Все же он расспросил поклонников и узнал, что революционеры собираются вечером на митинг в танцевальном зале Прадо. Обещал прийти туда и сказать речь о том, что нужно делать в начавшейся революции людям коммунистического образа мыслей. Древнее слово «коммунизм», так часто менявшее содержание, в сороковых годах было в большой моде. Его употребляли и сторонники, и враги. Прудон уверял, что во Франции есть до двухсот тысяч коммунистов. Бланки думал, что их не наберется и тысячи
Это был один из самых замечательных революционеров в истории, — вероятно, самый замечательный революционер XIX века. Общие места о нем часто ложны или чрезвычайно преувеличены. На дурном политическом жаргоне разных стран не раз говорилось, будто он был «вспышкопускатель» и «путчист», Никогда не умевший рассчитывать соотношение сил, не способный подвергать события социально-политическому и экономическому анализу. На самом деле Бланки был человеком совершенно исключительной проницательности. Вопреки распространенному суждению, он, в отличие от знаменитых теоретиков социализма, почти никогда в своих предсказаниях не ошибался. Как Фемистокл, «умел видеть настоящее и предвидеть будущее».
Из революционных дел, которыми руководил Бланки, ни одно не удалось. Но он заранее и знал, что они не удадутся. Часто с большой точностью предсказывал, на чем именно дело сорвется, и соотношение сил определял безошибочно. Он писал немного, но некоторые его статьи и письма должны были бы причисляться к ценнейшему в мировой революционной литературе. То же самое относится к его взглядам на ведение восстаний. Очень часто революционеры девятнадцатого столетия поручали строить и защищать баррикады тем из своей среды, которые были или считали себя военными людьми. Они и строили, в большинстве, довольно плохо. Бланки никогда военным человеком не был — и совершенно верно указал, как надо и как не надо вести борьбу на баррикадах. Ум, наблюдательность и революционный опыт заменяли ему военные познания.
Он призывал людей к восстаниям, в успех которых не верил, и таким образом заведомо обрекал их на тюрьмы. Но он сам просидел в тюрьмах в общей сложности, при разном государственном строе, тридцать шесть лет, половину своей жизни. Очевидно, это было для него моральным оправданием. Политическое же оправдание Бланки вытекало из его общих взглядов. В связной систематической форме он своего мировоззрения не изложил, но, насколько можно судить, он совершенно не верил в социологию и в так называемые законы истории.

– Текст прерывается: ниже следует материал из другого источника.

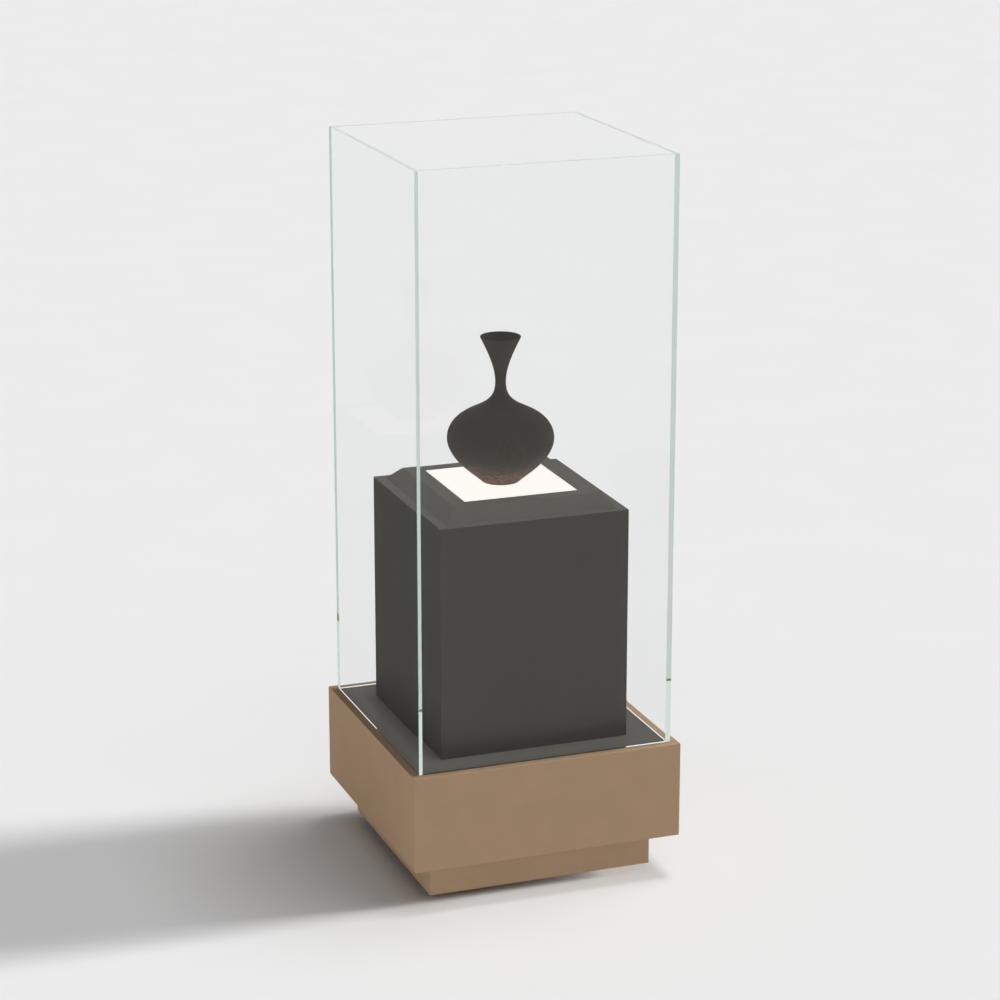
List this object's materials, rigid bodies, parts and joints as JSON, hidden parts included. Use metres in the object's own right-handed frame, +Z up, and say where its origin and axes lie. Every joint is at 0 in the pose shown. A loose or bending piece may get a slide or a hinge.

Скептически относился он и к историческому материализму. По принципам Маркса, по крайней мере в их классической форме, социальная революция могла быть осуществлена только на известном уровне экономического развития, в странах с наиболее развитой промышленностью. Бланки же думал, что социальная революция может произойти в Европе где угодно: кучка энергичных, сильных, на все готовых людей может захватить и удержать власть в любой европейской стране, даже имея против себя значительное большинство населения. Успех — дело счастья и благоприятного стечения обстоятельств; поэтому обязанность настоящих революционеров — пробовать. Когда же, по его суждению, не было и одного шанса на успех из десяти, он проявлял большую умеренность, проповедовал соглашение с людьми, которых ненавидел и которые его ненавидели, и повергал этим в полное изумление революционеров.